**AVAILABLE DATA:**
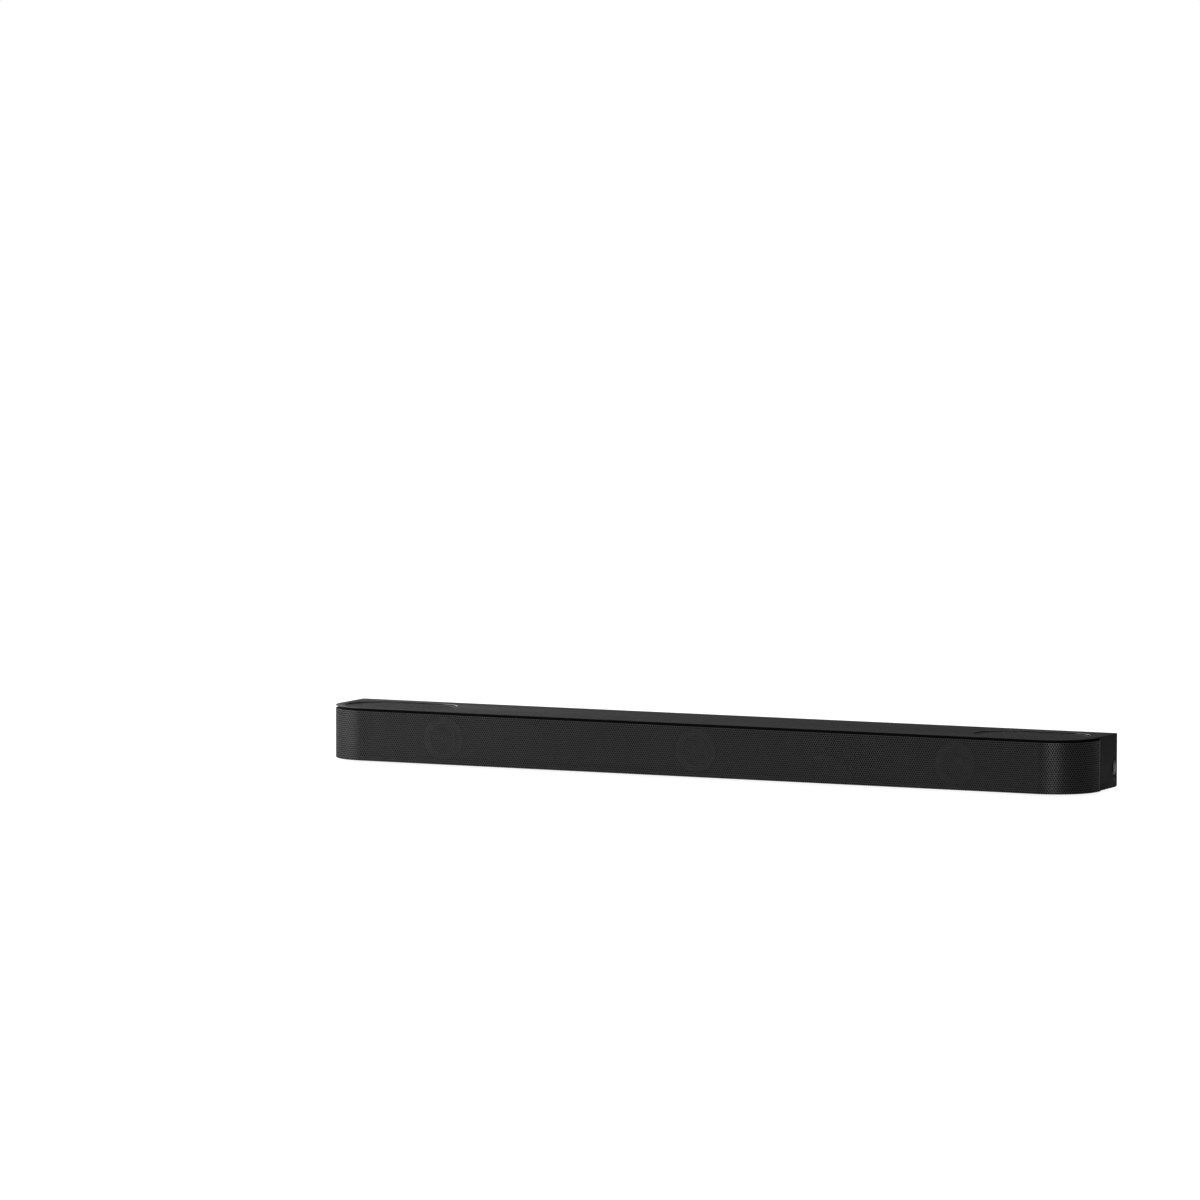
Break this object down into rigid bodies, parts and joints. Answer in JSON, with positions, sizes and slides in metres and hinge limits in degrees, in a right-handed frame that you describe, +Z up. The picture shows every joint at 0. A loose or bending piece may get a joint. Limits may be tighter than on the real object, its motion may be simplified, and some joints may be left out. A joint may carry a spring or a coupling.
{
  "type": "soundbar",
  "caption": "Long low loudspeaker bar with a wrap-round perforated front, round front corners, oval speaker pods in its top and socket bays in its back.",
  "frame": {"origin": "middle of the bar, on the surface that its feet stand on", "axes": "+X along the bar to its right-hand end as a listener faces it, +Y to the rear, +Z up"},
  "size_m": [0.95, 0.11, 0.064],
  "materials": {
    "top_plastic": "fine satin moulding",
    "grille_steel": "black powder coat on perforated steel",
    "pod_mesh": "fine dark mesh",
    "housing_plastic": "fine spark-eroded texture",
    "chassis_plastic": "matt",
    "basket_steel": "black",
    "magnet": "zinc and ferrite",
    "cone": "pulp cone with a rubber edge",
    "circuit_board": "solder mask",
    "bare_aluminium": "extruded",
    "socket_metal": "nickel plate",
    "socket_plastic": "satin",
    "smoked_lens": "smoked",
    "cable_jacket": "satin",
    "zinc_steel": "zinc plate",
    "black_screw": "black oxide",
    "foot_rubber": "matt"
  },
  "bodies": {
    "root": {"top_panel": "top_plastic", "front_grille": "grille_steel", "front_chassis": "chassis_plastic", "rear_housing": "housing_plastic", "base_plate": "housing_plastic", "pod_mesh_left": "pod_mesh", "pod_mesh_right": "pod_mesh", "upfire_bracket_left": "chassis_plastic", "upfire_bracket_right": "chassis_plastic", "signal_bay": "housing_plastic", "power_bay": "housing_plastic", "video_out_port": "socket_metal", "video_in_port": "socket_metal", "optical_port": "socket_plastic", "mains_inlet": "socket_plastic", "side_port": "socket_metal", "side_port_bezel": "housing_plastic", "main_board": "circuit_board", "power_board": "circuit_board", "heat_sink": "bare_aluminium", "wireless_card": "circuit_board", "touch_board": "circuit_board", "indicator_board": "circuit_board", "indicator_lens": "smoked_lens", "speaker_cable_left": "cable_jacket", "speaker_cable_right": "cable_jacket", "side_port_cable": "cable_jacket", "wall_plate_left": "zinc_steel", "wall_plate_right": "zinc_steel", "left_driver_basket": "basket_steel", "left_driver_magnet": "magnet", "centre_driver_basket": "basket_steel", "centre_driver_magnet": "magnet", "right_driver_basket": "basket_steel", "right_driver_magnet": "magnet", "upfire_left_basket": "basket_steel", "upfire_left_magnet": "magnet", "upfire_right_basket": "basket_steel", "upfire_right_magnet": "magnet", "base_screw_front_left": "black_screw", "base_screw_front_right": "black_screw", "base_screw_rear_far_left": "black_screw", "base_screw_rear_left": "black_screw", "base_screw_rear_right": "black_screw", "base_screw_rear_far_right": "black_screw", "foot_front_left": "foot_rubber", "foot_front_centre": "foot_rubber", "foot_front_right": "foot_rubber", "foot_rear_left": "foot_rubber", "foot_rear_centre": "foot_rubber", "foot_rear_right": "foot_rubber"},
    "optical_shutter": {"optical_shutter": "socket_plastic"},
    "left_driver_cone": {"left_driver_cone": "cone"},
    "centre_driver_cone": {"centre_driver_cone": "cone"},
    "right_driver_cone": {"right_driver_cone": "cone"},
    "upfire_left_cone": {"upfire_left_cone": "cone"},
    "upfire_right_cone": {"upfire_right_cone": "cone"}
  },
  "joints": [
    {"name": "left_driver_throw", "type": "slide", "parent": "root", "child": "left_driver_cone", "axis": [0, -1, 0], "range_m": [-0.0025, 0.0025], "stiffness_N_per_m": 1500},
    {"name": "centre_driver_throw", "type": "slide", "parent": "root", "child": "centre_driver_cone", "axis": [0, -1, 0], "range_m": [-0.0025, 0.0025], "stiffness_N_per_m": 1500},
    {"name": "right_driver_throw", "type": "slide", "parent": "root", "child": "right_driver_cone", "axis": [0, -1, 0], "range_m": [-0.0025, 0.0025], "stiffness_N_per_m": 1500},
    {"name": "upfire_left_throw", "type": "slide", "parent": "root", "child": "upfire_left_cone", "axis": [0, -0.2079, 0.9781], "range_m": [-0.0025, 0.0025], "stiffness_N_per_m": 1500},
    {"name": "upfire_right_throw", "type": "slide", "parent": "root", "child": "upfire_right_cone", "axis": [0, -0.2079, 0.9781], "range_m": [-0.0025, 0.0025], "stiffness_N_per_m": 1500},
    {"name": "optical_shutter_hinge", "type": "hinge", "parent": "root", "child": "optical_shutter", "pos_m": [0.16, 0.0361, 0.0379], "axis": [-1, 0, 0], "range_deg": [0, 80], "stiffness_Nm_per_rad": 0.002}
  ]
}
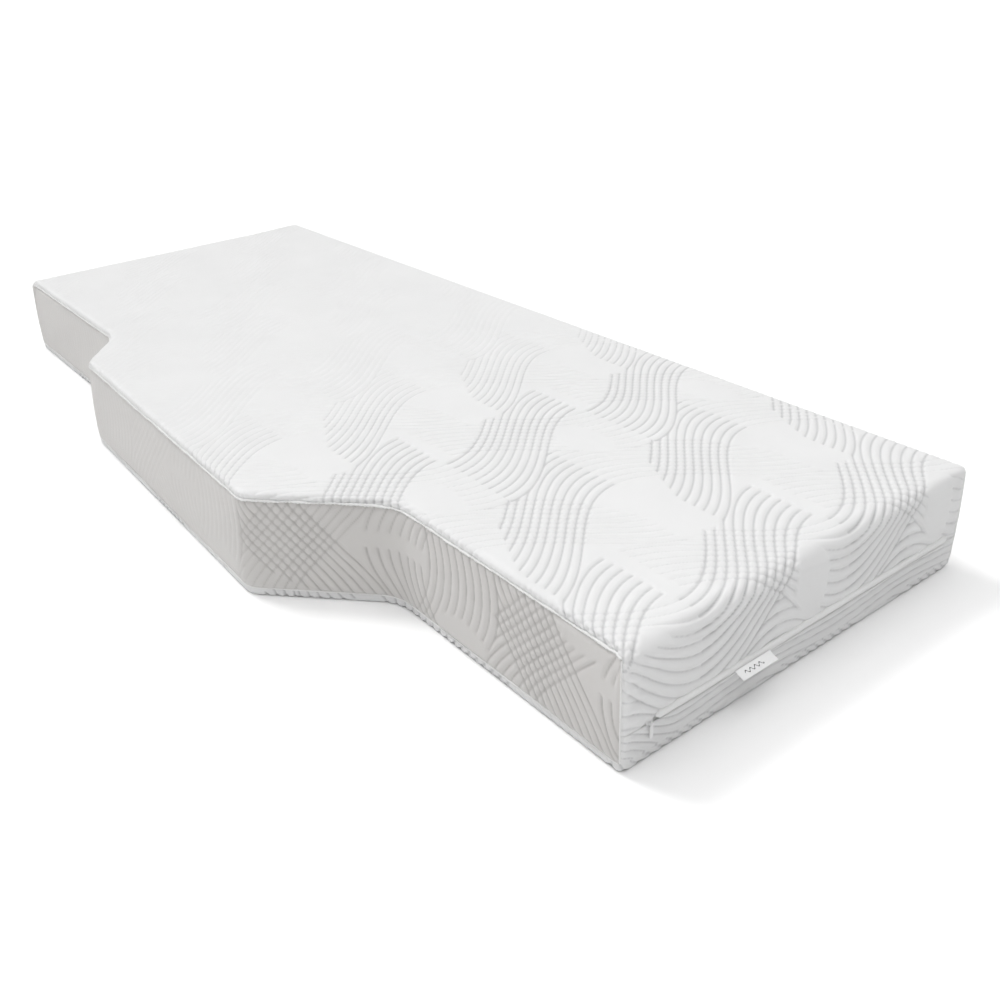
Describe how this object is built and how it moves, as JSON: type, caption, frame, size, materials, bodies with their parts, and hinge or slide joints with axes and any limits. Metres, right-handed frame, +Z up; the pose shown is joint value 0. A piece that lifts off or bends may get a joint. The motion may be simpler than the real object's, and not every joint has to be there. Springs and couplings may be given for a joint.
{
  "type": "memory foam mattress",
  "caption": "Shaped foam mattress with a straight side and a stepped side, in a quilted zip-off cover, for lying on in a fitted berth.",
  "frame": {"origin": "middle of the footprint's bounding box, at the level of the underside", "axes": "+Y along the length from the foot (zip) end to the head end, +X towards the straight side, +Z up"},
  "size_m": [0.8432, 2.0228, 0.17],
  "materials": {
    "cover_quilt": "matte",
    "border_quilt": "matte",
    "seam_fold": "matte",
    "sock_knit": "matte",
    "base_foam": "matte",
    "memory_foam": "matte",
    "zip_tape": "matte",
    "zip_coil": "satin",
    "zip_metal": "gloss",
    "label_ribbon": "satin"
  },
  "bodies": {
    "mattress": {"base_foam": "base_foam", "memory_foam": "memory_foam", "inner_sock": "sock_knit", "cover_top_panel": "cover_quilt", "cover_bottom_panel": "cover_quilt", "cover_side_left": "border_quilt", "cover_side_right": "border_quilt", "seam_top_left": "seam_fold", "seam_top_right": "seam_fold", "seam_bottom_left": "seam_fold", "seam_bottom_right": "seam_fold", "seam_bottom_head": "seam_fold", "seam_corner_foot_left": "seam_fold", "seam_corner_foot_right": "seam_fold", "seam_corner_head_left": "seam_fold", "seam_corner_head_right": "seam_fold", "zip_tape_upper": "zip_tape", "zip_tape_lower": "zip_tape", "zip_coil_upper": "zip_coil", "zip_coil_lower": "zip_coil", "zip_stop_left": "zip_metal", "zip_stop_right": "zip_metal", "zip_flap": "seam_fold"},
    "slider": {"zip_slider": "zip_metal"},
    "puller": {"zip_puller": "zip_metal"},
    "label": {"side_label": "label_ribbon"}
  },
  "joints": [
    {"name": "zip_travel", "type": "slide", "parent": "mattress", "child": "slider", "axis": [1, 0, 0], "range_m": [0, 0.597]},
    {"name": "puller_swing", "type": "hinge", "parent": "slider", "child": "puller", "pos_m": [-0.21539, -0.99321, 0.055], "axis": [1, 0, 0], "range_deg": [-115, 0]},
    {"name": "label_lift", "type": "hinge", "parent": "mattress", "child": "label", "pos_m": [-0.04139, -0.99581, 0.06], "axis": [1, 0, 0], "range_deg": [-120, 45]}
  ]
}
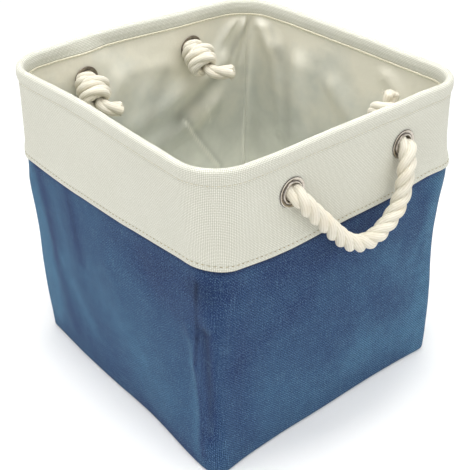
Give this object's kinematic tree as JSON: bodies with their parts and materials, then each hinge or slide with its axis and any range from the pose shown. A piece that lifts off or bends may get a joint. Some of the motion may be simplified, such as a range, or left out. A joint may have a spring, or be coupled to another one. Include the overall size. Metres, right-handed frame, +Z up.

**TASK GOAL:** Write out all records exactly, keeping every detail.

**RESULT FOR THIS TASK:**
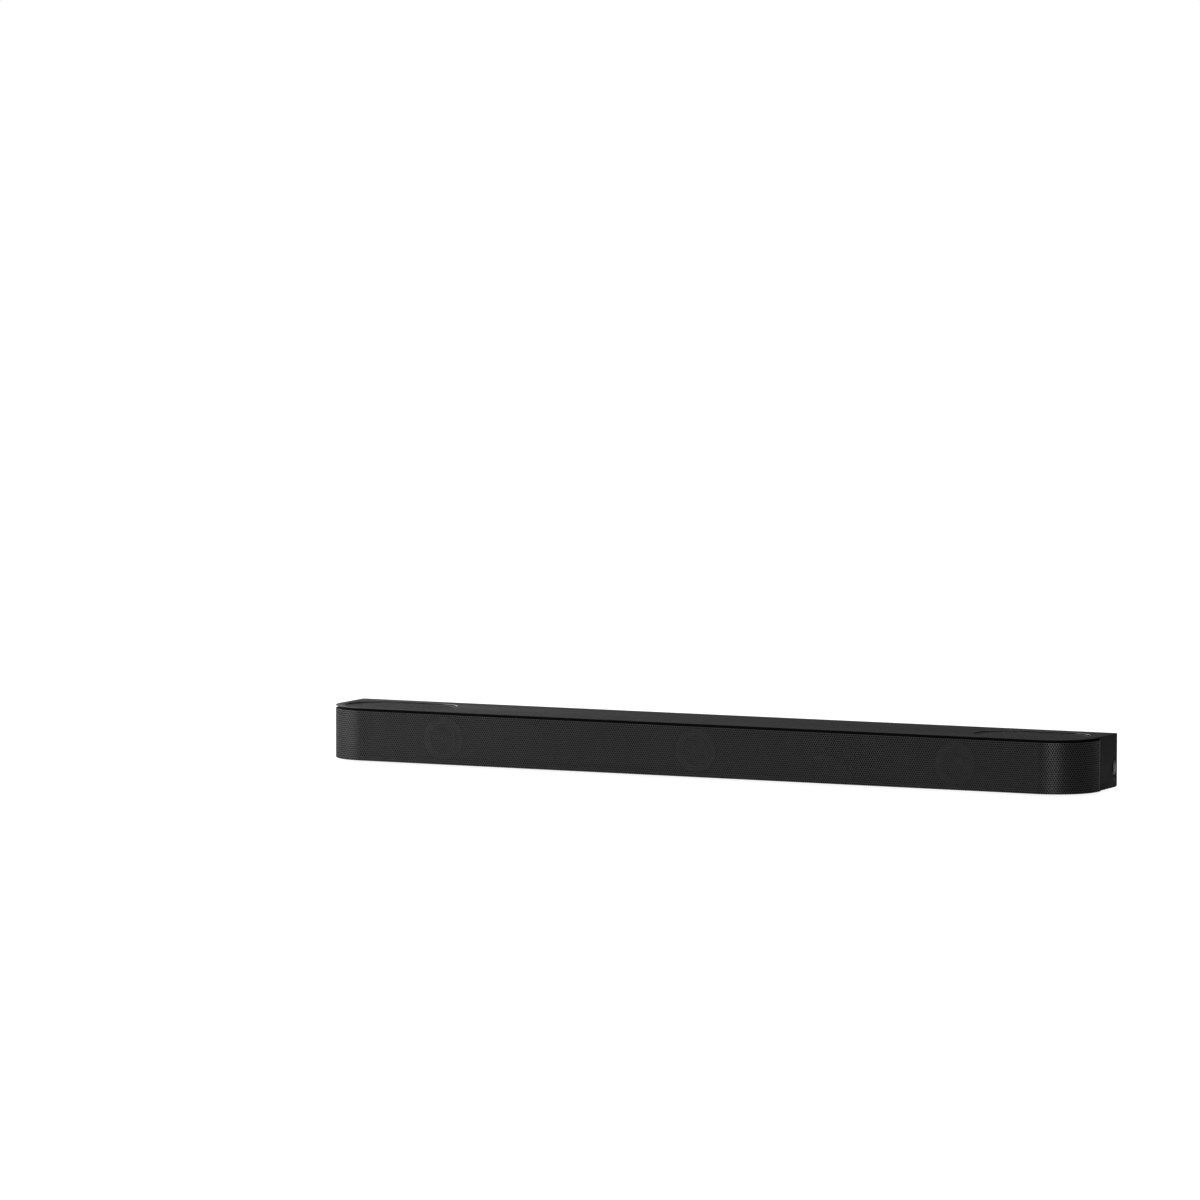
Break this object down into rigid bodies, parts and joints. Answer in JSON, with positions, sizes and slides in metres and hinge limits in degrees, in a right-handed frame that you describe, +Z up. The picture shows every joint at 0. A loose or bending piece may get a joint. Limits may be tighter than on the real object, its motion may be simplified, and some joints may be left out. A joint may carry a spring or a coupling.
{
  "type": "soundbar",
  "caption": "Long low loudspeaker bar with a wrap-round perforated front, round front corners, oval speaker pods in its top and socket bays in its back.",
  "frame": {"origin": "middle of the bar, on the surface that its feet stand on", "axes": "+X along the bar to its right-hand end as a listener faces it, +Y to the rear, +Z up"},
  "size_m": [0.95, 0.11, 0.064],
  "materials": {
    "top_plastic": "fine satin moulding",
    "grille_steel": "black powder coat on perforated steel",
    "pod_mesh": "fine dark mesh",
    "housing_plastic": "fine spark-eroded texture",
    "chassis_plastic": "matt",
    "basket_steel": "black",
    "magnet": "zinc and ferrite",
    "cone": "pulp cone with a rubber edge",
    "circuit_board": "solder mask",
    "bare_aluminium": "extruded",
    "socket_metal": "nickel plate",
    "socket_plastic": "satin",
    "smoked_lens": "smoked",
    "cable_jacket": "satin",
    "zinc_steel": "zinc plate",
    "black_screw": "black oxide",
    "foot_rubber": "matt"
  },
  "bodies": {
    "root": {"top_panel": "top_plastic", "front_grille": "grille_steel", "front_chassis": "chassis_plastic", "rear_housing": "housing_plastic", "base_plate": "housing_plastic", "pod_mesh_left": "pod_mesh", "pod_mesh_right": "pod_mesh", "upfire_bracket_left": "chassis_plastic", "upfire_bracket_right": "chassis_plastic", "signal_bay": "housing_plastic", "power_bay": "housing_plastic", "video_out_port": "socket_metal", "video_in_port": "socket_metal", "optical_port": "socket_plastic", "mains_inlet": "socket_plastic", "side_port": "socket_metal", "side_port_bezel": "housing_plastic", "main_board": "circuit_board", "power_board": "circuit_board", "heat_sink": "bare_aluminium", "wireless_card": "circuit_board", "touch_board": "circuit_board", "indicator_board": "circuit_board", "indicator_lens": "smoked_lens", "speaker_cable_left": "cable_jacket", "speaker_cable_right": "cable_jacket", "side_port_cable": "cable_jacket", "wall_plate_left": "zinc_steel", "wall_plate_right": "zinc_steel", "left_driver_basket": "basket_steel", "left_driver_magnet": "magnet", "centre_driver_basket": "basket_steel", "centre_driver_magnet": "magnet", "right_driver_basket": "basket_steel", "right_driver_magnet": "magnet", "upfire_left_basket": "basket_steel", "upfire_left_magnet": "magnet", "upfire_right_basket": "basket_steel", "upfire_right_magnet": "magnet", "base_screw_front_left": "black_screw", "base_screw_front_right": "black_screw", "base_screw_rear_far_left": "black_screw", "base_screw_rear_left": "black_screw", "base_screw_rear_right": "black_screw", "base_screw_rear_far_right": "black_screw", "foot_front_left": "foot_rubber", "foot_front_centre": "foot_rubber", "foot_front_right": "foot_rubber", "foot_rear_left": "foot_rubber", "foot_rear_centre": "foot_rubber", "foot_rear_right": "foot_rubber"},
    "optical_shutter": {"optical_shutter": "socket_plastic"},
    "left_driver_cone": {"left_driver_cone": "cone"},
    "centre_driver_cone": {"centre_driver_cone": "cone"},
    "right_driver_cone": {"right_driver_cone": "cone"},
    "upfire_left_cone": {"upfire_left_cone": "cone"},
    "upfire_right_cone": {"upfire_right_cone": "cone"}
  },
  "joints": [
    {"name": "left_driver_throw", "type": "slide", "parent": "root", "child": "left_driver_cone", "axis": [0, -1, 0], "range_m": [-0.0025, 0.0025], "stiffness_N_per_m": 1500},
    {"name": "centre_driver_throw", "type": "slide", "parent": "root", "child": "centre_driver_cone", "axis": [0, -1, 0], "range_m": [-0.0025, 0.0025], "stiffness_N_per_m": 1500},
    {"name": "right_driver_throw", "type": "slide", "parent": "root", "child": "right_driver_cone", "axis": [0, -1, 0], "range_m": [-0.0025, 0.0025], "stiffness_N_per_m": 1500},
    {"name": "upfire_left_throw", "type": "slide", "parent": "root", "child": "upfire_left_cone", "axis": [0, -0.2079, 0.9781], "range_m": [-0.0025, 0.0025], "stiffness_N_per_m": 1500},
    {"name": "upfire_right_throw", "type": "slide", "parent": "root", "child": "upfire_right_cone", "axis": [0, -0.2079, 0.9781], "range_m": [-0.0025, 0.0025], "stiffness_N_per_m": 1500},
    {"name": "optical_shutter_hinge", "type": "hinge", "parent": "root", "child": "optical_shutter", "pos_m": [0.16, 0.0361, 0.0379], "axis": [-1, 0, 0], "range_deg": [0, 80], "stiffness_Nm_per_rad": 0.002}
  ]
}
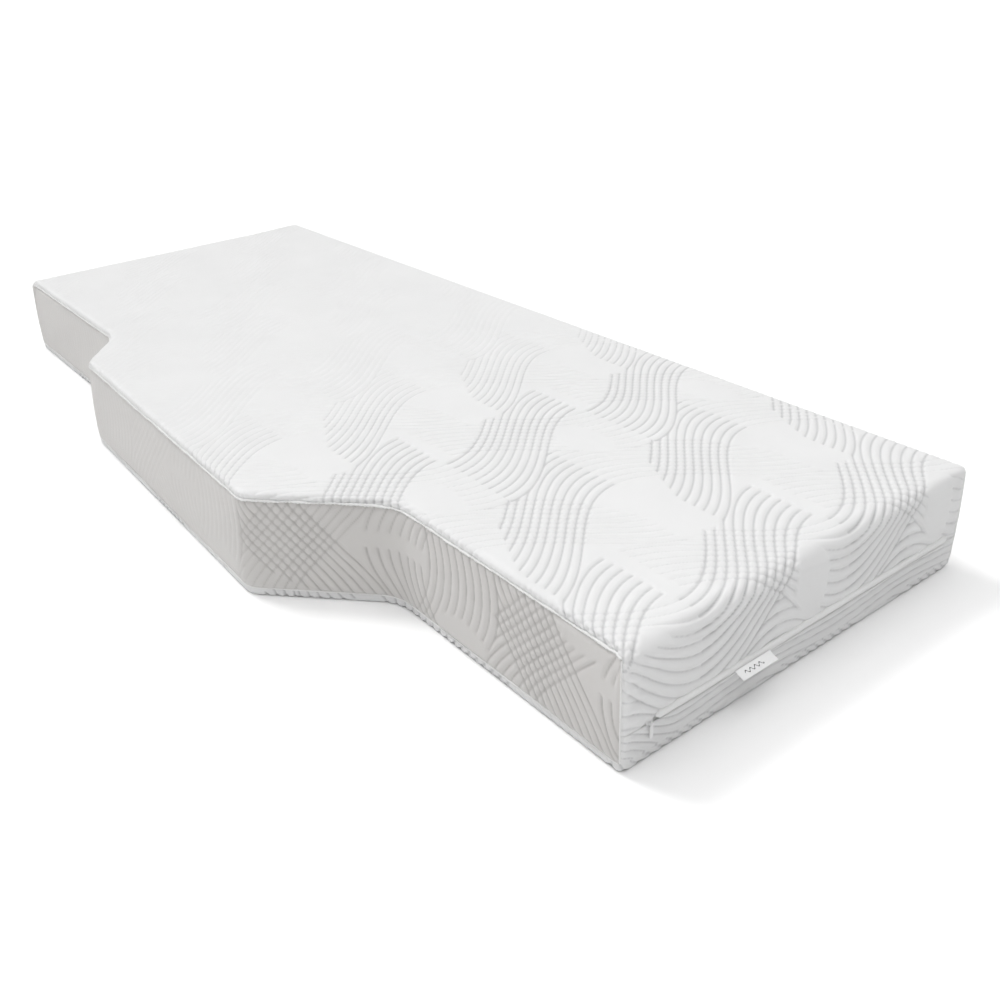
Describe how this object is built and how it moves, as JSON: type, caption, frame, size, materials, bodies with their parts, and hinge or slide joints with axes and any limits. Metres, right-handed frame, +Z up; the pose shown is joint value 0. A piece that lifts off or bends may get a joint. The motion may be simpler than the real object's, and not every joint has to be there. Springs and couplings may be given for a joint.
{
  "type": "memory foam mattress",
  "caption": "Shaped foam mattress with a straight side and a stepped side, in a quilted zip-off cover, for lying on in a fitted berth.",
  "frame": {"origin": "middle of the footprint's bounding box, at the level of the underside", "axes": "+Y along the length from the foot (zip) end to the head end, +X towards the straight side, +Z up"},
  "size_m": [0.8432, 2.0228, 0.17],
  "materials": {
    "cover_quilt": "matte",
    "border_quilt": "matte",
    "seam_fold": "matte",
    "sock_knit": "matte",
    "base_foam": "matte",
    "memory_foam": "matte",
    "zip_tape": "matte",
    "zip_coil": "satin",
    "zip_metal": "gloss",
    "label_ribbon": "satin"
  },
  "bodies": {
    "mattress": {"base_foam": "base_foam", "memory_foam": "memory_foam", "inner_sock": "sock_knit", "cover_top_panel": "cover_quilt", "cover_bottom_panel": "cover_quilt", "cover_side_left": "border_quilt", "cover_side_right": "border_quilt", "seam_top_left": "seam_fold", "seam_top_right": "seam_fold", "seam_bottom_left": "seam_fold", "seam_bottom_right": "seam_fold", "seam_bottom_head": "seam_fold", "seam_corner_foot_left": "seam_fold", "seam_corner_foot_right": "seam_fold", "seam_corner_head_left": "seam_fold", "seam_corner_head_right": "seam_fold", "zip_tape_upper": "zip_tape", "zip_tape_lower": "zip_tape", "zip_coil_upper": "zip_coil", "zip_coil_lower": "zip_coil", "zip_stop_left": "zip_metal", "zip_stop_right": "zip_metal", "zip_flap": "seam_fold"},
    "slider": {"zip_slider": "zip_metal"},
    "puller": {"zip_puller": "zip_metal"},
    "label": {"side_label": "label_ribbon"}
  },
  "joints": [
    {"name": "zip_travel", "type": "slide", "parent": "mattress", "child": "slider", "axis": [1, 0, 0], "range_m": [0, 0.597]},
    {"name": "puller_swing", "type": "hinge", "parent": "slider", "child": "puller", "pos_m": [-0.21539, -0.99321, 0.055], "axis": [1, 0, 0], "range_deg": [-115, 0]},
    {"name": "label_lift", "type": "hinge", "parent": "mattress", "child": "label", "pos_m": [-0.04139, -0.99581, 0.06], "axis": [1, 0, 0], "range_deg": [-120, 45]}
  ]
}
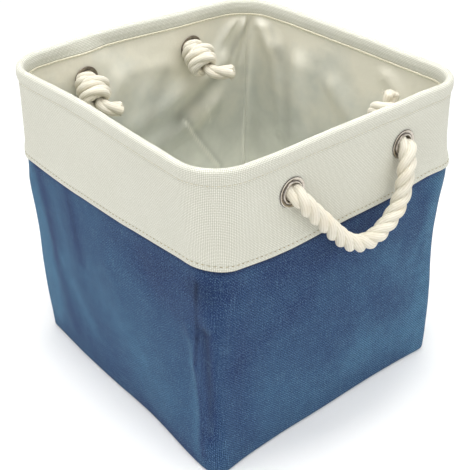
Give this object's kinematic tree as JSON: bodies with their parts and materials, then each hinge or slide with its axis and any range from the pose shown. A piece that lifts off or bends may get a joint. Some of the motion may be simplified, such as a range, or left out. A joint may have a spring, or be coupled to another one. Include the overall size. Metres, right-handed frame, +Z up.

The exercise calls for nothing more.